==== STORED DATA ====
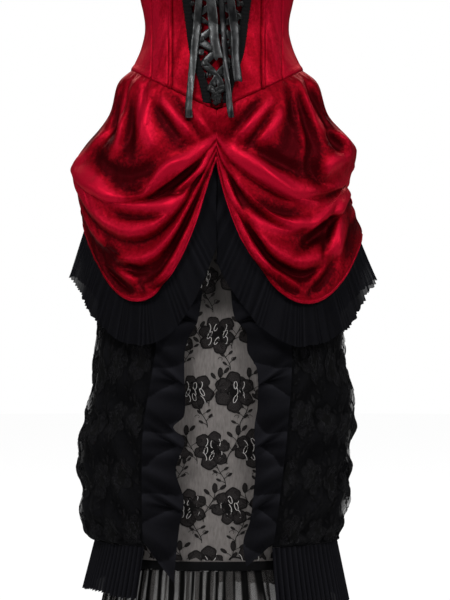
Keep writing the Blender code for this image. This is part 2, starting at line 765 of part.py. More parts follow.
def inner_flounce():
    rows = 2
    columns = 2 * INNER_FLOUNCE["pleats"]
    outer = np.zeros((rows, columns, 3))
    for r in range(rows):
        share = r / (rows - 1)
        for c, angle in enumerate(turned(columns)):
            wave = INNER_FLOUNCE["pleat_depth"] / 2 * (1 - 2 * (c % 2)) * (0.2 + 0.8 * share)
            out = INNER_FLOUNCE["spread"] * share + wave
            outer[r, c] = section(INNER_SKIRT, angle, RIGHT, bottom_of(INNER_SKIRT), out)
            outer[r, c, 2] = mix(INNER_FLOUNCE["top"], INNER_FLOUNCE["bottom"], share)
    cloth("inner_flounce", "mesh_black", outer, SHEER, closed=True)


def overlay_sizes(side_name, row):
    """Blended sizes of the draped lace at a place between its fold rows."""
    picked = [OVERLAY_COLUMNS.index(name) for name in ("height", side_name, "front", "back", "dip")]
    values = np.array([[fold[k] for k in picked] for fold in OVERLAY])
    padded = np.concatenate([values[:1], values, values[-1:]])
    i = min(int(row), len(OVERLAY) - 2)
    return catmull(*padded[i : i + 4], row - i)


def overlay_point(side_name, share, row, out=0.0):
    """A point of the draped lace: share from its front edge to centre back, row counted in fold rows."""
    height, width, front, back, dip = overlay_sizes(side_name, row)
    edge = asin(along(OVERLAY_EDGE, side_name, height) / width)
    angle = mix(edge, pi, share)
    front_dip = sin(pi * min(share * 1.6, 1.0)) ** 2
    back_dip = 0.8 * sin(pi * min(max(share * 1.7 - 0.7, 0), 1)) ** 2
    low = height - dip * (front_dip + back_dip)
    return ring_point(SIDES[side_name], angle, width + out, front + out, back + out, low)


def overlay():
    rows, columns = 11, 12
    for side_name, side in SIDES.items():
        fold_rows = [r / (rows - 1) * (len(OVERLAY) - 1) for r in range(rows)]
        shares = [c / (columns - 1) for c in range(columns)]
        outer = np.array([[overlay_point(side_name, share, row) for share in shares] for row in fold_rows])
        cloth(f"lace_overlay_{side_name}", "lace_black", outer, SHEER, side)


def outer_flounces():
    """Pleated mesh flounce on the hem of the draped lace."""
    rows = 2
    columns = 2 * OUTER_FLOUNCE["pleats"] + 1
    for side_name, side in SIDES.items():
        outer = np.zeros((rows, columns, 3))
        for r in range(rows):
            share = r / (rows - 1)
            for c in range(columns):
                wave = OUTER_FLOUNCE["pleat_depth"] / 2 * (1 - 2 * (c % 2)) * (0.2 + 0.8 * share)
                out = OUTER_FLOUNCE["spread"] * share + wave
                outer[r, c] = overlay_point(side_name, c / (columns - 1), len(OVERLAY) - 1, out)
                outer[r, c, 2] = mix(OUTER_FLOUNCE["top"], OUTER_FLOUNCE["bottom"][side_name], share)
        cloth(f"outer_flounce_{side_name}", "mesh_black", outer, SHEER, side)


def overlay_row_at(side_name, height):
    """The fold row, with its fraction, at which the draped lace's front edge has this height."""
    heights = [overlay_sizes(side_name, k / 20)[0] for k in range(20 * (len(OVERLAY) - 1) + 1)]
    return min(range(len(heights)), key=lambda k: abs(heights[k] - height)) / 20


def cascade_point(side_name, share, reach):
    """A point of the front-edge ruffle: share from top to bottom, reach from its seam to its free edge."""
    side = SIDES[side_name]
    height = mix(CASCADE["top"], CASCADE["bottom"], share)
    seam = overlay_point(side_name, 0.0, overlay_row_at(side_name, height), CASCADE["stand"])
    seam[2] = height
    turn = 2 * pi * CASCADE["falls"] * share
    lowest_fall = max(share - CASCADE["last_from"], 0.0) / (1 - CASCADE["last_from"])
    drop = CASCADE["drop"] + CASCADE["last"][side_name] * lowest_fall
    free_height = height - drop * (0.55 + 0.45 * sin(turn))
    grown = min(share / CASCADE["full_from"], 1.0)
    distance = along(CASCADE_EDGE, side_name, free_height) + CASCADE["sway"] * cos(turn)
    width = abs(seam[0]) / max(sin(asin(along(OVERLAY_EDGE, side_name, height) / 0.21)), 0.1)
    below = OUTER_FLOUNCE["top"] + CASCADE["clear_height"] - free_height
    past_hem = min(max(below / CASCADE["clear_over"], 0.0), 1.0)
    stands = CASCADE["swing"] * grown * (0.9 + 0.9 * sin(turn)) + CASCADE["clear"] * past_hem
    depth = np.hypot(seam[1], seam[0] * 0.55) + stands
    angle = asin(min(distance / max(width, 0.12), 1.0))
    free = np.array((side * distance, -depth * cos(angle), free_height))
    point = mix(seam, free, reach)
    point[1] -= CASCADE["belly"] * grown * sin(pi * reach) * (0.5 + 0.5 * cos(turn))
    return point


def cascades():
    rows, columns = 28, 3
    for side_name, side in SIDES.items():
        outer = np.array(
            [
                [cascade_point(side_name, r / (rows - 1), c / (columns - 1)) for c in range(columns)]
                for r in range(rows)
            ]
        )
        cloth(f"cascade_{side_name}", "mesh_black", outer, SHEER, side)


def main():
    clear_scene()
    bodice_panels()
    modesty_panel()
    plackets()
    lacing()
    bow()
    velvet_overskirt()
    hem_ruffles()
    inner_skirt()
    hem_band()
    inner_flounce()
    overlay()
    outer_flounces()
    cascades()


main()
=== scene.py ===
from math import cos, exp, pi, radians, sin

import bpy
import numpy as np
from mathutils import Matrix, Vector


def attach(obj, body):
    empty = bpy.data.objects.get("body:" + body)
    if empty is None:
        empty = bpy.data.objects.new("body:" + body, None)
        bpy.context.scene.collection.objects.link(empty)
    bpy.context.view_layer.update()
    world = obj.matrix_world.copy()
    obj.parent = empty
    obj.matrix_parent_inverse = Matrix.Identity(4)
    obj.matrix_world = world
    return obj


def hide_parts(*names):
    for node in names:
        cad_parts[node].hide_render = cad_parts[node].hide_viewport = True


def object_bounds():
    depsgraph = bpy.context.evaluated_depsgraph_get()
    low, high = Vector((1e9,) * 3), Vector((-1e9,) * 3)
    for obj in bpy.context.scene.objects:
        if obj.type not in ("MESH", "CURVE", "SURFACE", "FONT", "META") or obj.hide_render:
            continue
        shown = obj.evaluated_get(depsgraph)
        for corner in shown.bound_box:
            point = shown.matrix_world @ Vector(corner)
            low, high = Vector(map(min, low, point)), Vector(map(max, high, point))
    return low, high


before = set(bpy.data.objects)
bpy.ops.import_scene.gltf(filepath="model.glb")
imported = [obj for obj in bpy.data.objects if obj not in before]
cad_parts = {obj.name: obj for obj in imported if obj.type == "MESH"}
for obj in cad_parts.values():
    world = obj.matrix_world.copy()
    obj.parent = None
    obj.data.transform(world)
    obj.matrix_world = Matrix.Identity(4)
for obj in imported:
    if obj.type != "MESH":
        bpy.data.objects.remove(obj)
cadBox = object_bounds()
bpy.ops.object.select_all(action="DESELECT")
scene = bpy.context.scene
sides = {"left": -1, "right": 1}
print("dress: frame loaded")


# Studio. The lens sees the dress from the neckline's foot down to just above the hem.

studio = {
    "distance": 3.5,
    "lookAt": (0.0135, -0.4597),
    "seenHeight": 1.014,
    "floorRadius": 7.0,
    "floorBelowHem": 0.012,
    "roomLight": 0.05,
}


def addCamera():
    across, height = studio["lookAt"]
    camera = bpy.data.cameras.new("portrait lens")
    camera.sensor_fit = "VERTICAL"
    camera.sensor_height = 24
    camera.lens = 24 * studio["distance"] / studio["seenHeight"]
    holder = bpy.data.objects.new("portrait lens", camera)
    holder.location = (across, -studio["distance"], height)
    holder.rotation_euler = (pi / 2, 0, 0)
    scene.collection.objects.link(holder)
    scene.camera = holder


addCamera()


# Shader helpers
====
## PROMPT
From the line with "grown * (0.9" through the line with "depsgraph = bpy.context.evaluated_depsgraph_get()", set down every line exactly and nothing besides.

## REPLY
    stands = CASCADE["swing"] * grown * (0.9 + 0.9 * sin(turn)) + CASCADE["clear"] * past_hem
    depth = np.hypot(seam[1], seam[0] * 0.55) + stands
    angle = asin(min(distance / max(width, 0.12), 1.0))
    free = np.array((side * distance, -depth * cos(angle), free_height))
    point = mix(seam, free, reach)
    point[1] -= CASCADE["belly"] * grown * sin(pi * reach) * (0.5 + 0.5 * cos(turn))
    return point


def cascades():
    rows, columns = 28, 3
    for side_name, side in SIDES.items():
        outer = np.array(
            [
                [cascade_point(side_name, r / (rows - 1), c / (columns - 1)) for c in range(columns)]
                for r in range(rows)
            ]
        )
        cloth(f"cascade_{side_name}", "mesh_black", outer, SHEER, side)


def main():
    clear_scene()
    bodice_panels()
    modesty_panel()
    plackets()
    lacing()
    bow()
    velvet_overskirt()
    hem_ruffles()
    inner_skirt()
    hem_band()
    inner_flounce()
    overlay()
    outer_flounces()
    cascades()


main()
=== scene.py ===
from math import cos, exp, pi, radians, sin

import bpy
import numpy as np
from mathutils import Matrix, Vector


def attach(obj, body):
    empty = bpy.data.objects.get("body:" + body)
    if empty is None:
        empty = bpy.data.objects.new("body:" + body, None)
        bpy.context.scene.collection.objects.link(empty)
    bpy.context.view_layer.update()
    world = obj.matrix_world.copy()
    obj.parent = empty
    obj.matrix_parent_inverse = Matrix.Identity(4)
    obj.matrix_world = world
    return obj


def hide_parts(*names):
    for node in names:
        cad_parts[node].hide_render = cad_parts[node].hide_viewport = True


def object_bounds():
    depsgraph = bpy.context.evaluated_depsgraph_get()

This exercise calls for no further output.